Q I offer this as Prosecution Exhibit 520 for identification. Let's read a little part of this letter, Professor. Let's turn to page 2 in the paragraph beginning at the top of that page. You speak of the report of Rose about the Ipsen vaccine. About the middle of that paragraph you state "As you know already from my reports, we used already unphenolized yolk-sack cultures for the production of vaccine. I already reported to you the numeral results of experiments on human beings. The Serum titer is considerably higher, also after a single vaccination, in comparison with 3 times vaccinations with deactivated vaccines. I regret that it was not possible so far to perform infectious experiments on the vaccinated persons; I requested the Ahnenerbe of the SS to provide suitable persons for vaccination, but did not receive an answer as yet. The are now performing a further vaccination of human beings; I shall report later about the result. I guess we will then have reached the point to be able to recommend our new vaccine to be introduced, for the time being without infectious experiments." Now, Professor, first I would like to observe that you used the word experiments yourself in this letter to Rose, didn't you?
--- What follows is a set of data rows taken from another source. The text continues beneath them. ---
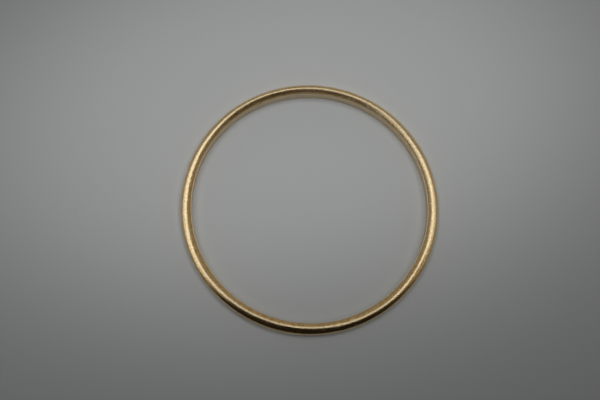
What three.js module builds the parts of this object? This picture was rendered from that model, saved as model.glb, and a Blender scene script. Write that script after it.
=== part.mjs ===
// A plain closed bangle: one solid gold hoop, flat on the side that faces the wrist and domed on
// the outside, lying on its side as it would on a table.
//
// Millimetres, +Z up. The origin is on the resting surface, straight below the centre of the
// opening, and the hoop's own axis is Z.

import * as THREE from "three";

// The driving dimensions.
const insideDiameter = 65; // the opening that the hand goes through: a medium closed bangle
const thickness = 3.15; // from the flat inner wall to the middle of the dome
const height = 3.8; // the hoop's height as it lies
const innerCornerRadius = 0.5; // the eased edges of the flat inner wall

// The facets that stand for the round surfaces.
const facetsRoundTheHoop = 120;
const facetsOverTheDome = 16; // from the top edge, over the outside, to the bottom edge
const facetsRoundACorner = 3; // from the inner wall to the top or the bottom edge

const edgeRadius = insideDiameter / 2 + innerCornerRadius; // where the corner meets the dome
const domeDepth = thickness - innerCornerRadius;
const halfHeight = height / 2;

const yellowGold = new THREE.MeshStandardMaterial({
  name: "yellow_gold",
  color: "#d9b36c",
  metalness: 1,
  roughness: 0.18,
});

// The directions that the section's facets face, in order: up, outwards over the dome, down,
// and round the inner wall. 0 is up and a quarter turn is outwards.
function facetDirections() {
  const directions = [];
  for (let i = 0; i <= facetsOverTheDome; i++) {
    const turn = (i / facetsOverTheDome) * Math.PI;
    directions.push(Math.atan2(halfHeight * Math.sin(turn), domeDepth * Math.cos(turn)));
  }
  for (let i = 1; i < 2 * facetsRoundACorner; i++) {
    directions.push(Math.PI + ((i / facetsRoundACorner) * Math.PI) / 2);
  }
  return directions;
}

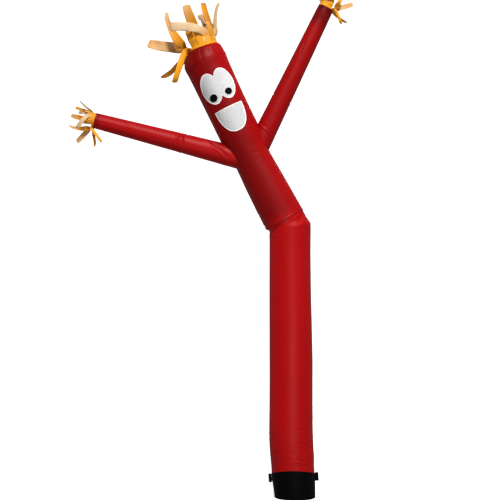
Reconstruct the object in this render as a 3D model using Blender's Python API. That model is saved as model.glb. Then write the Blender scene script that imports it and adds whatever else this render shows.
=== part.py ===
"""Inflatable air dancer: a tall red cloth tube, bent at the waist, with a leaning head and two
raised sleeves, slit fringes for hair and hands, a sewn-on face and a black cuff for a blower.

Frame: metres, +Z up, the face looks towards -Y. The origin is the centre of the cuff's mouth,
where the blower's outlet goes in. Every cloth piece is a real hollow sheet, open where it is
open, and neighbouring pieces keep a gap of 0.3 mm.
"""

import math

import bmesh
import bpy
import numpy as np

# Cloth and how closely pieces lie together
CLOTH = 0.002
PATCH = 0.001
WEBBING = 0.003
GAP = 0.0003
TUBE_SIDES = 32
ARM_SIDES = 24

# Cuff, strap and the foot of the leg share one straight axis that drifts sideways as it rises
FOOT_DRIFT = -0.072
MOUTH_RADIUS = 0.2305
LEG_FOOT_RADIUS = 0.2425
CUFF_TOP_RADIUS = LEG_FOOT_RADIUS - CLOTH - GAP
CUFF_FULL_HEIGHT = 0.165
HEM_HEIGHT = 0.012
LAP = 0.018

# The seam between leg and cuff rides up in front, under the strap
SEAM_HEIGHT = 0.225
SEAM_FRONT_RISE = 0.060
SEAM_BACK_DROP = 0.020
STRAP_WIDTH = 0.092
TAB_REACH = 0.036
TAB_HEIGHT = 0.097
TAB_THICKNESS = 0.008
LEFT_TAB_HEIGHT = 0.214
RIGHT_TAB_HEIGHT = 0.233

# Leg sections above the strap: height, sideways place of the middle, width
LEG_SECTIONS = (
    (0.440, -0.0290, 0.4939),
    (0.540, -0.0377, 0.4935),
    (0.640, -0.0422, 0.4955),
    (0.760, -0.0460, 0.4916),
    (1.090, -0.0450, 0.4883),
    (1.540, -0.0444, 0.4849),
    (1.990, -0.0489, 0.4759),
    (2.440, -0.0546, 0.4669),
    (2.750, -0.0566, 0.4626),
    (2.891, -0.0563, 0.4635),
)
PLEAT = 0.0022

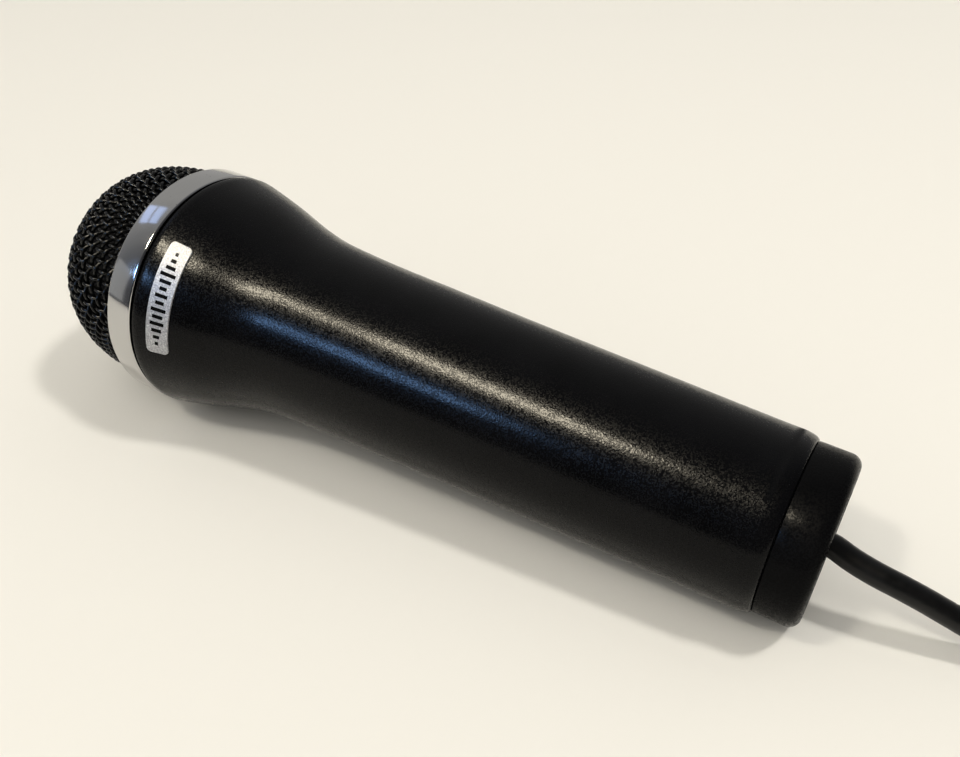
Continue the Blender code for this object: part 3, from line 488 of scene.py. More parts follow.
def wire_finish():
    """Glossy black paint over wire, its tone varying a little at random from place to place."""
    look = Look("black_wire_look", (0.0015, 0.0015, 0.002), 0.18, Specular_IOR_Level=0.18)
    lumps = look.noise(0.5 * MM, 2.0)
    wear = look.noise(3 * MM, 3.0)
    return look.wired(
        Base_Color=look.colours(wear, (0.35, grey(0.001)), (0.75, grey(0.003))),
        Roughness=look.spread(lumps, 0.13, 0.26),
        Normal=look.bump(lumps, 0.015 * MM),
    )


def foam_finish():
    look = Look("foam_look", grey(0.006), 1.0, Specular_IOR_Level=0.1)
    # The pores' hollows, dented by the bump, are painted darker than the ridges between them:
    # painted shade.
    holes = look.cells(0.55 * MM)
    return look.wired(
        Base_Color=look.colours(holes, (0.1, grey(0.002)), (0.6, (0.009, 0.009, 0.010))),
        Normal=look.bump(holes, 0.3 * MM),
    )


def silver_finish():
    """Silver foil with a fine metallic sparkle."""
    look = Look("silver_label_look", (0.46, 0.46, 0.47), 0.42, Metallic=0.55)
    flakes = look.noise(0.28 * MM, 1.0)
    low, middle, high = (0.24, 0.24, 0.25), (0.38, 0.38, 0.39), grey(0.60)
    return look.wired(
        Base_Color=look.colours(flakes, (0.32, low), (0.55, middle), (0.72, high)),
        Roughness=look.spread(flakes, 0.44, 0.60),
        Normal=look.bump(flakes, 0.02 * MM),
    )


def jacket_finish():
    """The cord's satin PVC skin, with faint scuffs."""
    look = Look("cable_jacket_look", grey(0.003), 0.30, Specular_IOR_Level=0.25)
    scuffs = look.noise(2.2 * MM, 4.0, 0.65)
    return look.wired(
        Base_Color=look.colours(scuffs, (0.35, grey(0.002)), (0.75, grey(0.004))),
        Roughness=look.spread(scuffs, 0.30, 0.46),
        Normal=look.bump(look.noise(0.6 * MM, 2.0), 0.02 * MM),
    )


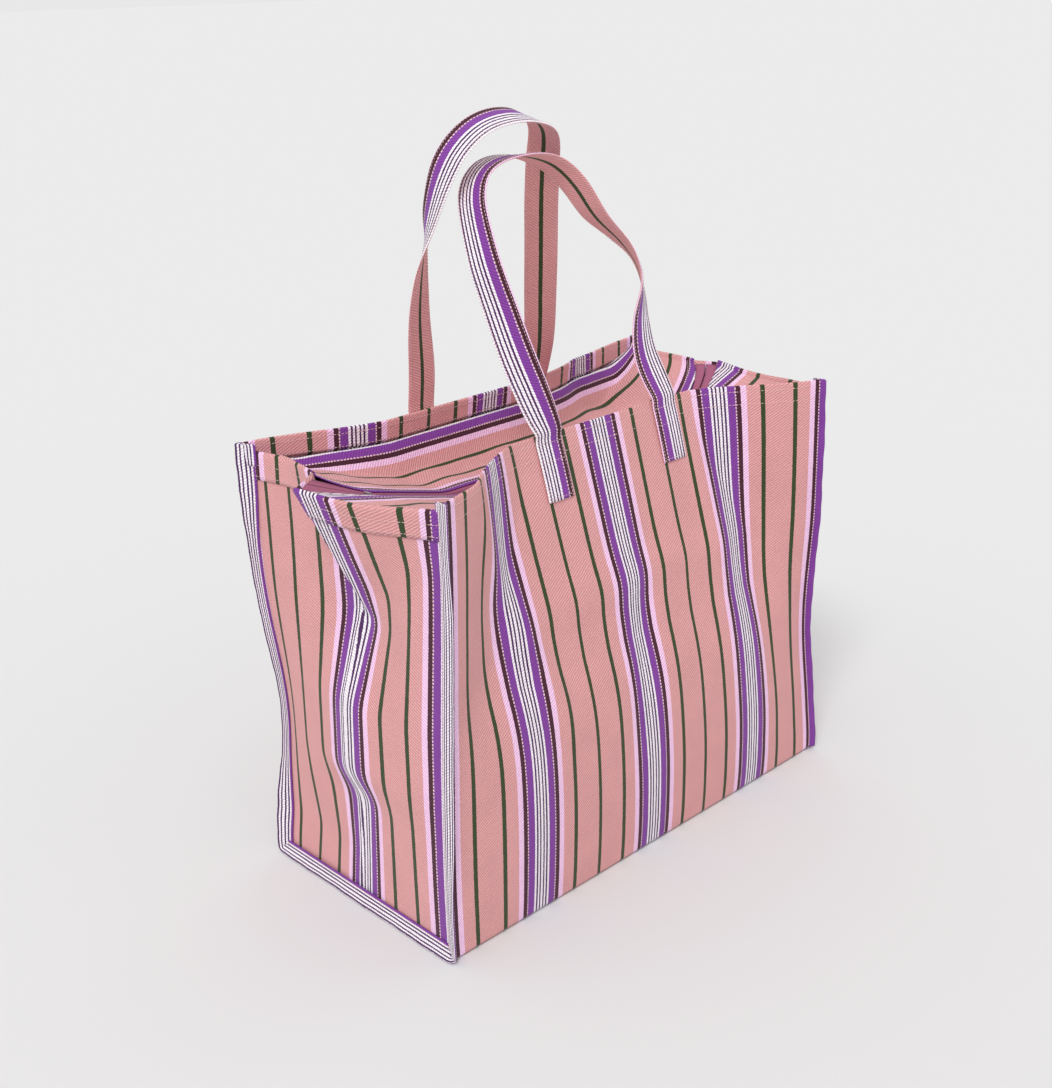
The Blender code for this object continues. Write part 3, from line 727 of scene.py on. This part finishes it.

A Yes, that's right. I had no misgivings about that. I often said that tests for comparison, etc., as long as a procedure is not definitely decided upon can be called experiments.
Q But, you have also insisted to this Tribunal that use of the word experiment in connection with what you did is a complete misnomer. Now you used the word experiments in connection with your work in Schirmeck, didn't you, Professor?
A I said expressly in the examination that in a certain sense one can speak of experiments but not in the interpretation the word is given hero in this trial.
Q Well, be that as it may. We will proceed a little bit. Now you say "I regret that it was not possible so far to perform infectious experiments on the vaccinated persons." Now hero you are telling Prof essor Rose that you really meant that you hadn't performed another vaccination on the vaccinated persons.